LTC-brjohn-clean

We have  not taken to preaching because we are deluded, or immoral, or trying to deceive anyone; it was God who decided that we were fit to be entrusted with the Good News, and when we are speaking we are not trying to please men but God, who can read our inmost thoughts.

1 Thessalonians 2: 3-4

Why do we do what we do?  In today’s reading from 1 Thessalonians, we hear Paul speaking of the motivation behind his preaching. He mentions some of the most obvious selfish reasons one might “preach” to others:  delusion, immorality, deception, self-aggrandizement. In the truth of our own experience there is almost always a certain level of impure motivation in everything we do. We do our work for the sake of making a contribution, but there is almost always a level of personal ambition and self-promotion involved. We love another because of our devotion to their well-being and personal unfolding, but we also are hoping, to varying degrees, that we may become uniquely “special” in their lives. We attempt “to know, love, and serve God” because that is what we live for, but also to fulfill our need for meaning and hope for ultimate security. As Paul we hear Paul remind us that it is “God who can read our inmost thoughts,” we experience the ambiguity and tension that is part of everything we choose and do as human persons. It is very unusual for human beings to act with absolute purity of heart and mind.
Meister Eckhart teaches: “God expects but one thing of you, and that is that you should come out of yourself in so far as you are a created being and let God be God in you.”  Fortunately and by God’s grace, we know moments when, as Soren Kierkegaard says, we “will one thing.”  At this moment we know the experience Paul is describing of not trying, in any way, “to please men but God.”  This is not a moment of willfulness whereby we attain purity of heart by a strained human effort, nor a moment of will-lessness whereby we have become totally passive. It is rather a moment of willingness where we “let God be God” in us.
The practice of willingness involves, in part, growing awareness, and acceptance, of the nature and reality of our mixed motivation. It requires us to see ourselves for who and what we are, not in self-depreciation and guilt, but in simple and humble awareness. Such an awareness no doubt includes a sense of humor, the ability to smile at how, so long after learning how fruitless it is, we are still trying to make something of ourselves by “trying to please” others, which includes other human persons and God.
What we truly seek is the life where “God is God” in us. Every form of self-creation is but an obstacle to that life. At a point, Paul comes to realize that when he is truly living out his call, he preaches for no reason of his but rather because “God decided we were fit to be entrusted with the Good News.”  It is in being an instrument of God’s action that we know our share in “the life to the full” that Jesus promises.

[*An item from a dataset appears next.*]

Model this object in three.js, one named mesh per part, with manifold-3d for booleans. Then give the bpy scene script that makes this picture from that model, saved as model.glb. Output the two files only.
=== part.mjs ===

It is not the self that the religious person seeks, but what is revealed in and through that self. Even those Indian mystics who speak exclusively about the self, the Atman, do not refer to a self-conscious subject, but to a deeper reality in which thinking and being are one. Hence being itself becomes conscious, and consciousness becomes being. The substance of the soul which God “touches” is clearly more than the individual self of which I am fully conscious. In one sense the paradox of the Mandukhya Upanishad is literally true; it is a state of consciousness that lies beyond dreamless sleep. Buddhism shows a similar concern in emphasizing the need for overcoming individual personhood. From a religious viewpoint the individual self is not an ultimate. The soul is called to move beyond self-consciousness in that deeper realm upon which individual selfhood rests.